Ужасное убийство Анны Политковской породило полемику о природе российского режима. Диктатура в зародыше - олигархическая или личностная? Хрупкая демократия, которой суждена судьба германской Веймарской республики, уничтоженной авантюристами? Обладает ли Владимир Путин достаточной силой, чтобы обеспечить развитие свобод, или, напротив, он слишком слаб, чтобы сдержать преступное наступление на эти свободы?
Демократические институты, к созданию которых призывали либералы при последнем российском царе, все еще существуют: избираемый всеобщим голосованием парламент, легальная многопартийная система, разрешенная законом пресса, в том числе СМИ оппозиционных сил, разделение властных функций, формальное признание прав человека и гражданских свобод. Но эти институты, которые удовлетворяют критериям Совета Европы, что позволило России стать его членом, остаются 'необжитыми', опустевшими: если власть предержащим не удается их контролировать, они действуют в обход них, а, зачастую, и против них; разочарованное общество не верит, что эти институты могут защитить его, и постепенно дистанцируется от них. Легальную оппозицию преследуют, ослабляют, относятся к ней с презрением. Это было видно по горстке подавленных людей, которые на прошлой неделе пришли проводить в последний путь Анну Политковскую.
Умение обеспечить нормальное функционирование демократических институтов не приходит автоматически вместе с желанием построить в стране демократию. В своем основополагающем труде об истории русской революции - 'Трагедия народа' (A People's Tragedy) - Орландо Файгс (Orlando Figes) рассказывает о том преувеличенном значении, которое в 1917 году, году двух революций, либералы придавали правовому государству: 'Они считали, что все проблемы России можно было решить мирным парламентским путем'.
Но, добавляет он, 'короткая история парламентаризма с 1906 по 1914 год не смогла убедить простых людей, что национальный парламент сможет защитить их интересы. Они были больше склонны доверять местным классовым организациям, таким как Советы'.
С 1914 года конституционный этап революции закончился: либеральные партии Думы не смогли удовлетворить социальные чаяния рабочих и крестьян.
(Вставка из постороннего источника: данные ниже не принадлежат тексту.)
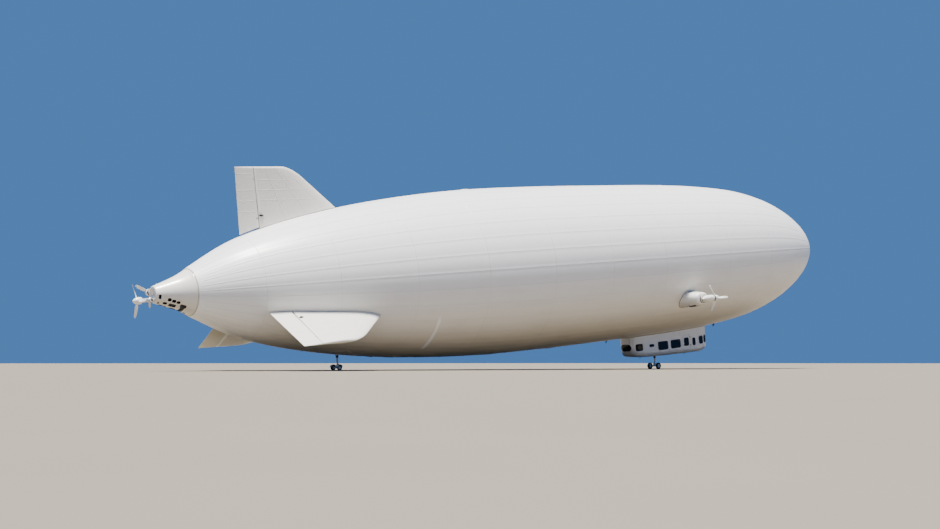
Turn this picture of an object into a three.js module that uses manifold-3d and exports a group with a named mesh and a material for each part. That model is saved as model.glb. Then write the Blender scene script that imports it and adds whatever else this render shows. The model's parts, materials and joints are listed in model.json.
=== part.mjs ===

После 1912 года численность сторонников левых и крайне левых сил, которые выступали против думского буржуазного большинства, значительно возросла. Поэтому Ленин мог с полным основанием обличать конституционные иллюзии. Что произошло дальше, известно всем.
Большевизм, пишет Файгс, был 'очень русским явлением': он придавал законное звучание 'анархическим настроениям масс', этому 'безжалостному бунту против государства' низших слоев общества, которые хотели взять реванш над своими бывшими хозяевами и недругами. Они выражали свою 'беспредельную ненависть ко всяческим идеям и людям, стоящим над толпой, ко всему, что подразумевало под собой излишество . . . Эти зависть и ненависть накопились не за три года, они зрели на протяжении долгих веков'. Большевики использовали эти настроения масс для окончательного разрушения старой системы и создания, после давшейся дорогой ценой победы в Гражданской войне, абсолютизма, 'который был копией царизма, только место царя-богопомазанника занял Ленин, а затем Сталин', - пишет Файгс.
Князь Львов, бывший либеральный премьер-министр Временного правительства, созданного в 1917 году после отречения царя, писал через пять лет после революции: 'Это совершенно новая Россия. Народ и власть, как всегда, не являются тождеством. Но теперь Россия как никогда принадлежит народу'. Этот князь, который был настолько уверен в победе белых над красными в Гражданской войне, что даже заверил в этом президента Соединенных Штатов, наблюдал, как меняется его страна: несомненно, утверждал он, 'правительство враждебно настроено по отношению к народу и его национальным чувствам, оно обращается с ним, как с рабом', но, тем не менее, рабы поддерживают его. Народные массы считают этот режим своим, поскольку в правительстве теперь заседают, такие же, как они.
В 1922 году Горький сказал Ромен Ролану, что он не верит, что в ХХ-ом веке существует хотя бы один обманутый народ. Даже в Африке, продолжил он, существуют лишь народы неорганизованные, а, следовательно, политически беспомощные.